Trust over fear. And doesn't the fear really push you into the direction of
trust? At least intitially-- before the too analytical mind steps in with
all kinds of doubts and what-ifs?

But the lesson of trust is one that I seem to have to learn over and over--
each time unique as if I'd never known the lesson at all. I throw myself
into the water and trust that my body will swim, or at least know how to
surface for air. But the water in the lake, where I first learned to swim,
is different than the river's swirling currents or the rolling swells and
crashes of the ocean's salty waves. Each liquid requires a different kind
of swimming, a different set of body motions.
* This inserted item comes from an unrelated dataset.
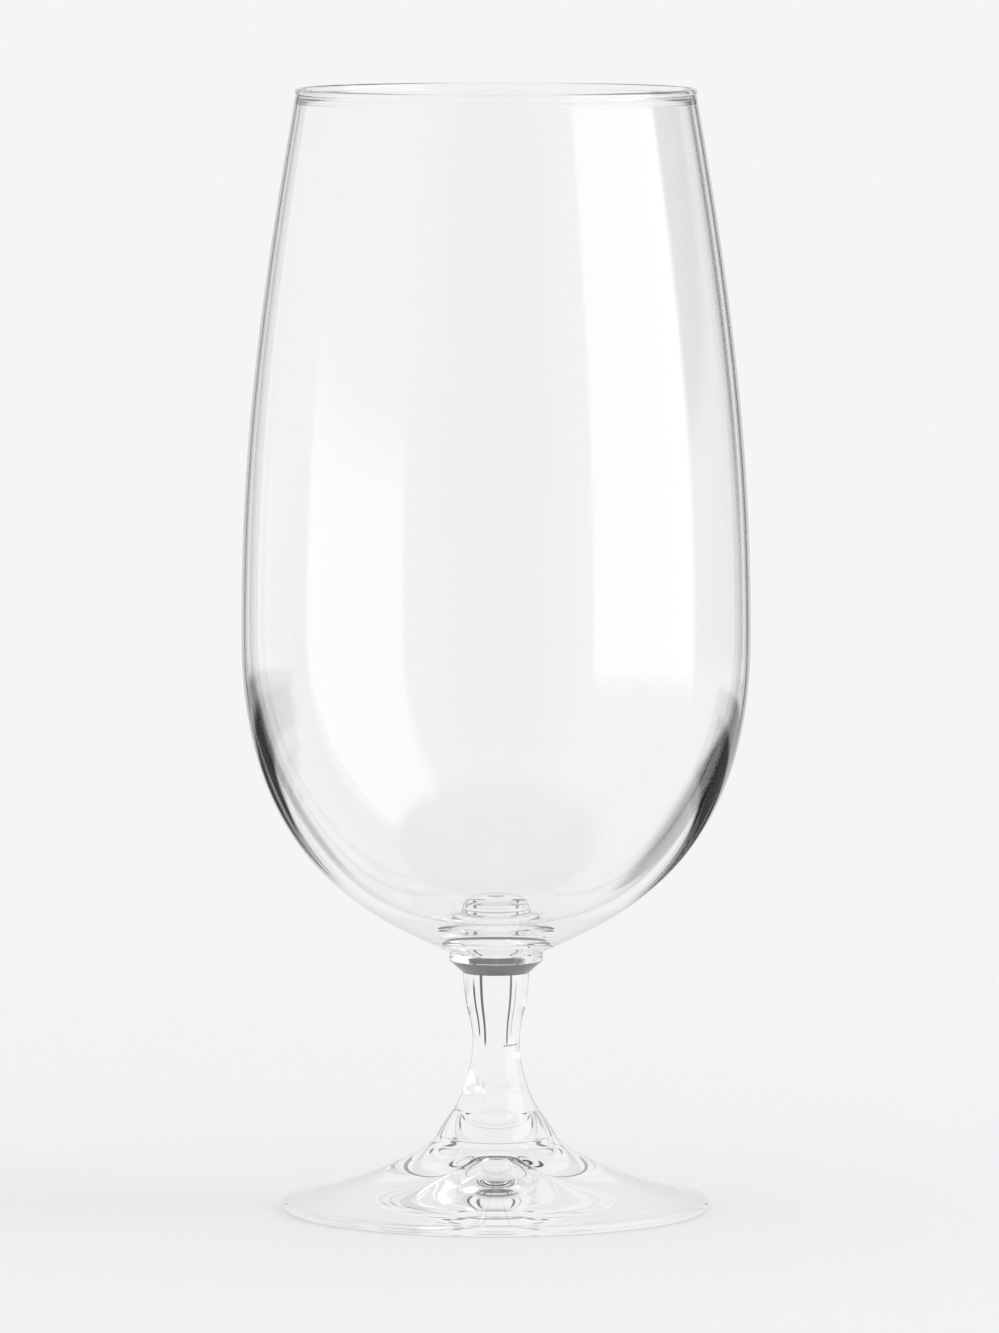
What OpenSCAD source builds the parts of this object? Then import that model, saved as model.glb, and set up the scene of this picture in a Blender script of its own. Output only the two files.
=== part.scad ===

I have been lucky-- having learned to swim in many manners of water. I was
only a little girl when I first learned to take the leap of faith from the
top of the 'Big Falls' into the cove off the Tennessee River. I'd watched
(with envy) my brothers do it with grace and humour in the form of swan
dives and multiple flips. The best I could do was a clumsy jump-- arms
flailing and legs kicking outwards in order to clear the projecting edges of
the waterfall's unforgiving stone. Eventually I took the leap and survived
the stinging slap of the water against my awkward arrangement of body parts.
I sank fast and hard-- deeper into the cove than I 'd expected-- the water
colder and darker with each inch of descent. But my little girl's body did
know how to surface and my mouth opened wide to take in that crucial breath
only after I pierced the line where water meets air.

As an adult, I walked alone in the Himalayas-- through rains so heavy the
land was sliding down. Even then, with my eyes forced almost closed by wet
winds, I trusted my legs to brace and balance against the overland currents
of a monsoon flashflood. I trusted a butterfly who lead me through
knee-deep mud back to a walkable path. And somehow, slowly, I made it
safely to my destination.

So now I face the ellusive waters of a sinister cloud. And I wonder. If I
throw myself into this questionable form of water, this puffed-up cumulous
mass, dark and heavy with lightning bolts and the roaring thunder of a
child's worst nightmares-- Can I still trust? Trust over fear. But can I
trust that if I throw myself into the cloud that my body will know how to
swim across the sky?

As usual, the answer does not come in advance. "Trust over fear" I tell
myself. "Trust over fear" I repeat in disbelief. Trust over fear. Trust
over fear. Trust. Trust. Trust...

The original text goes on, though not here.